Go through the material and pull out every line with the string "objects" in it.

----------------

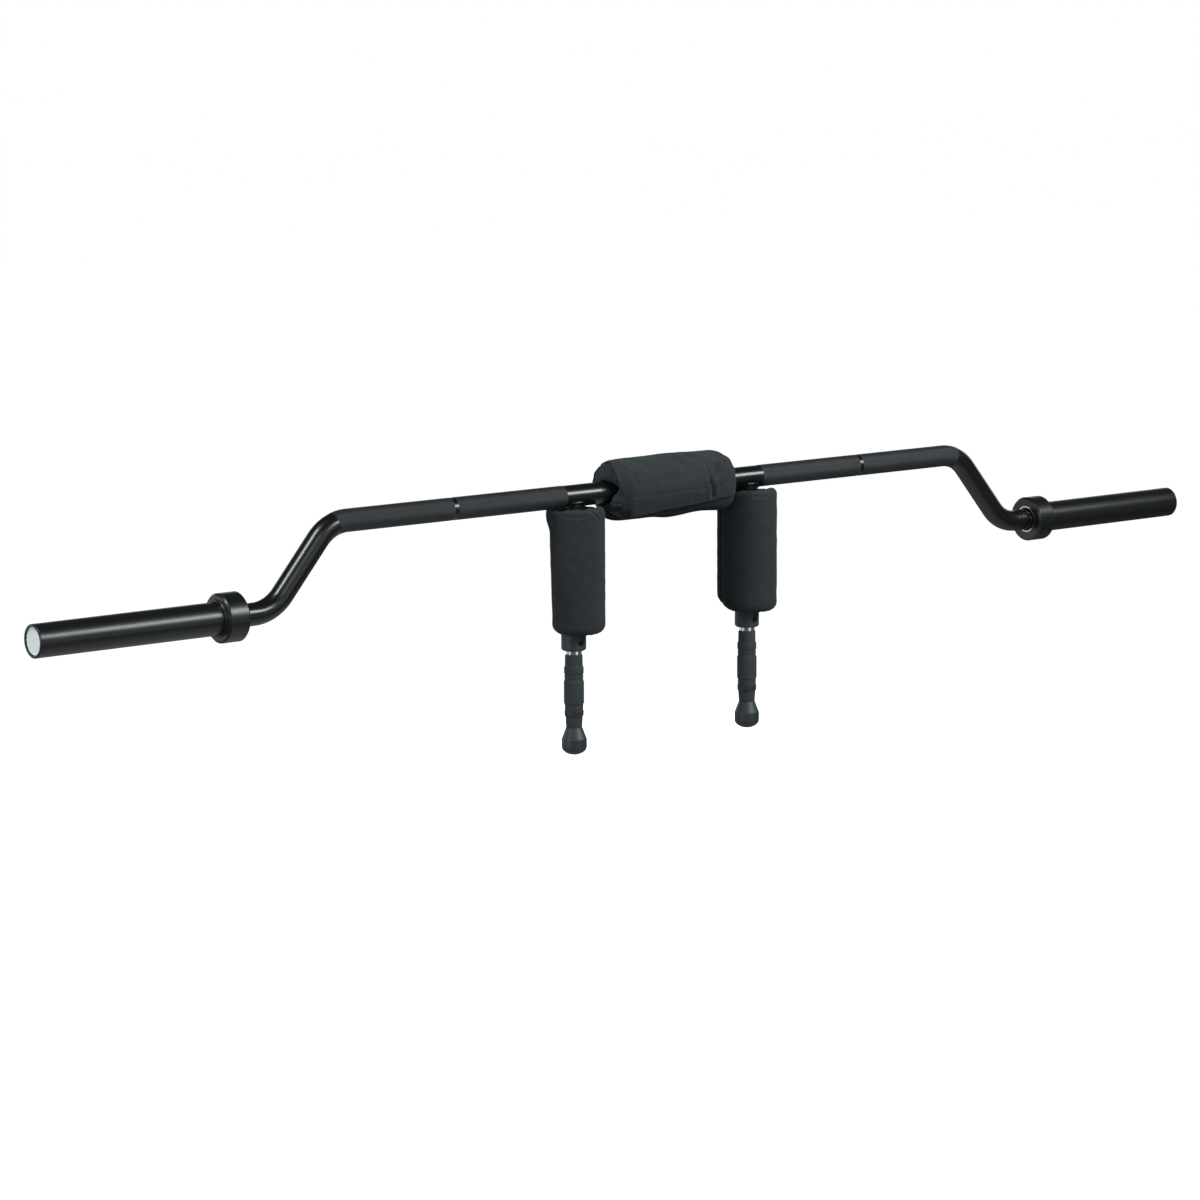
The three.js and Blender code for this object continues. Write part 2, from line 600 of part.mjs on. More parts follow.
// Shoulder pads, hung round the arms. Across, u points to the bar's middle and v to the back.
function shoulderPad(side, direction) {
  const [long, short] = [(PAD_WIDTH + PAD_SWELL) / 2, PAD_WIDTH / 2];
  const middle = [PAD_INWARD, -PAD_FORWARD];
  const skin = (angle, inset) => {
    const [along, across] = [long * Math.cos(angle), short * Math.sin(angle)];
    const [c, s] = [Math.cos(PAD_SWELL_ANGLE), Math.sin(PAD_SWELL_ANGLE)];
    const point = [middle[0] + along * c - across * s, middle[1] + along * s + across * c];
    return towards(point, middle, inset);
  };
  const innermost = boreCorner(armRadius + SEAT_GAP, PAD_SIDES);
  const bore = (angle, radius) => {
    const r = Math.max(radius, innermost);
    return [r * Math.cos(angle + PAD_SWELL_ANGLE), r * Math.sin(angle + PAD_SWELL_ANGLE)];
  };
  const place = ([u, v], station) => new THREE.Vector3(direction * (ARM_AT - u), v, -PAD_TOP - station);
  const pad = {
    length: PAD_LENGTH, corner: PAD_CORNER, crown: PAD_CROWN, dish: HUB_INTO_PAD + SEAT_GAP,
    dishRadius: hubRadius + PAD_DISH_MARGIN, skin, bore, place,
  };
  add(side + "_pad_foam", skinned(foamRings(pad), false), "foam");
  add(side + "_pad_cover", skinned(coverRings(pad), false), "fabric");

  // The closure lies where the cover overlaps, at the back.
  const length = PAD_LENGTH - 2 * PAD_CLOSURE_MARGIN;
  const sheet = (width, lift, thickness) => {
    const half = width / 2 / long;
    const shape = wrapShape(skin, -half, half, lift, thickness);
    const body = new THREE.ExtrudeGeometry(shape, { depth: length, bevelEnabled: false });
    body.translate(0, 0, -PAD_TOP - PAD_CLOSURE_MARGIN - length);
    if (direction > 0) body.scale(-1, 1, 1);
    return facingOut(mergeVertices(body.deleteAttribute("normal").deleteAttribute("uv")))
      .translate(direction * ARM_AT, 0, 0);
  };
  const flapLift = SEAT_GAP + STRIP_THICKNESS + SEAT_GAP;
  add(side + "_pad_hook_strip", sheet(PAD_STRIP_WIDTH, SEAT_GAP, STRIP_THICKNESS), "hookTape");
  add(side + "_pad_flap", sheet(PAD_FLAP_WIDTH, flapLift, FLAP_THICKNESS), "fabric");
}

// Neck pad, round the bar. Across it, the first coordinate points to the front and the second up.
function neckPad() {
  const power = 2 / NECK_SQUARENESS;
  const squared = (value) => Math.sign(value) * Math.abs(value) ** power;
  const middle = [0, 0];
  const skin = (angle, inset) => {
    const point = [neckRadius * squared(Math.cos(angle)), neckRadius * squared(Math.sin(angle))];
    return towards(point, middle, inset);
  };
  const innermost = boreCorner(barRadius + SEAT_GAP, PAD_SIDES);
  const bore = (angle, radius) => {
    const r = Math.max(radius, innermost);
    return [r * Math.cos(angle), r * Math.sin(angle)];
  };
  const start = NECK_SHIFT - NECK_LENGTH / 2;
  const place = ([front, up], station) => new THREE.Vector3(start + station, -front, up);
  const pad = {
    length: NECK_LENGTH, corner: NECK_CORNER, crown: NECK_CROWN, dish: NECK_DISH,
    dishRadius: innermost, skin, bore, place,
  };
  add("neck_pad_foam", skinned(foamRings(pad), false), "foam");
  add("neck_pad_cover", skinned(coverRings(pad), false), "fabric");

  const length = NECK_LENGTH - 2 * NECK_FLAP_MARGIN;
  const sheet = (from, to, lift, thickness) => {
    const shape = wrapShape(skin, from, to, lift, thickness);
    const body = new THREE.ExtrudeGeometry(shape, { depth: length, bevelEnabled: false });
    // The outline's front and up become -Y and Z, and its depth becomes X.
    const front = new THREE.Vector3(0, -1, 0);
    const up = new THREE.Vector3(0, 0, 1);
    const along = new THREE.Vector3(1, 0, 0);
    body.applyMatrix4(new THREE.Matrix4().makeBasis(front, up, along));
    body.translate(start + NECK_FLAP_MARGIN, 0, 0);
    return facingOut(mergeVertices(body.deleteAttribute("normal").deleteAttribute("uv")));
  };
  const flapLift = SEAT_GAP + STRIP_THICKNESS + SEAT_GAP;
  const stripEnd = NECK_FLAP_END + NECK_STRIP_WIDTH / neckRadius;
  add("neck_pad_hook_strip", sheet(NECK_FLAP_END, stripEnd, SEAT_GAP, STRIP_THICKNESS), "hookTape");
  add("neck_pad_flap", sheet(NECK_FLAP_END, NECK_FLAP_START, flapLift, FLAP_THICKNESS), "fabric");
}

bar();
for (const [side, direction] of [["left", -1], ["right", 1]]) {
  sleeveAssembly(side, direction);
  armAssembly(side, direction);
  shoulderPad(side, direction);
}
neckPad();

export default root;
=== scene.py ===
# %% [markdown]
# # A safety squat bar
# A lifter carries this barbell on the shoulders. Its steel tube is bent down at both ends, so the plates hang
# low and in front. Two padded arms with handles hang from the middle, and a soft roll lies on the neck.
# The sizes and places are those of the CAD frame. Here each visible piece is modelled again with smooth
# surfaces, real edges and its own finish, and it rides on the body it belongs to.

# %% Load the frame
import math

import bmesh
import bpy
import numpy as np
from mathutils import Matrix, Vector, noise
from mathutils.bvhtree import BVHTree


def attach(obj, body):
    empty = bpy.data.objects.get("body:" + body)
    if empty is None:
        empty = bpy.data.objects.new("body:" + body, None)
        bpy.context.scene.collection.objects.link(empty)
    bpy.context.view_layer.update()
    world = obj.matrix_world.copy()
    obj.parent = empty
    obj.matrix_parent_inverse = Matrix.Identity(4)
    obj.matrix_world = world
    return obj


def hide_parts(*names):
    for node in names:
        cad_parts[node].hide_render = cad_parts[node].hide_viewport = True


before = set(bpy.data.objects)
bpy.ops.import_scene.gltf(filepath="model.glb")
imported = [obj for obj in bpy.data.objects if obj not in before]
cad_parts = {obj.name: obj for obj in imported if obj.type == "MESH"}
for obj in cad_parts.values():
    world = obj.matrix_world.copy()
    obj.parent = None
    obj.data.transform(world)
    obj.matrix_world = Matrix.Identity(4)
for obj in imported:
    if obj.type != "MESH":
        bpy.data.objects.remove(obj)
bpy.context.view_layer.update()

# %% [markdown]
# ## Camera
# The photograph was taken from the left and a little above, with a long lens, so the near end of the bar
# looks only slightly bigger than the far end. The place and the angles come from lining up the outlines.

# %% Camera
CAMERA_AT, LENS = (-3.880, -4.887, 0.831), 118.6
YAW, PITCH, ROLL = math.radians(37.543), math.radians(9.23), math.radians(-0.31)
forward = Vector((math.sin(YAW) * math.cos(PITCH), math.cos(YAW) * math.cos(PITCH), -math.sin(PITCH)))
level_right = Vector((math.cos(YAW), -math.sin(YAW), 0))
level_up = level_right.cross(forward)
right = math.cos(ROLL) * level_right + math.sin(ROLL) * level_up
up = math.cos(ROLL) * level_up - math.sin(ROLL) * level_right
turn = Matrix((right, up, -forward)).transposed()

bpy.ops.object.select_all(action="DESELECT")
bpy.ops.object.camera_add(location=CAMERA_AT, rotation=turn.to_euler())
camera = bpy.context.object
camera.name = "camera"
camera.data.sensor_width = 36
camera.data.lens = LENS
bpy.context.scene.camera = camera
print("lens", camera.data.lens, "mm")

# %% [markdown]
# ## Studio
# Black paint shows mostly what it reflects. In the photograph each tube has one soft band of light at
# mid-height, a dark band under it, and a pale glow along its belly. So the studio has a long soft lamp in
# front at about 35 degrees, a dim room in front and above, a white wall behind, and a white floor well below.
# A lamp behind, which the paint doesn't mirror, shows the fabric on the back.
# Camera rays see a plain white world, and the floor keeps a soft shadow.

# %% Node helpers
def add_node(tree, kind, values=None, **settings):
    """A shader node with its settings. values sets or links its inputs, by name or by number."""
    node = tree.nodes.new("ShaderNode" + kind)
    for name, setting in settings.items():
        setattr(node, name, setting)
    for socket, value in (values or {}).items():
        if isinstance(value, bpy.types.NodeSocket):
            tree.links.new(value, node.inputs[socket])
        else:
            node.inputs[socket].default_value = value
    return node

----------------

▶ **RESULT**
    empty = bpy.data.objects.get("body:" + body)
        empty = bpy.data.objects.new("body:" + body, None)
        bpy.context.scene.collection.objects.link(empty)
before = set(bpy.data.objects)
imported = [obj for obj in bpy.data.objects if obj not in before]
        bpy.data.objects.remove(obj)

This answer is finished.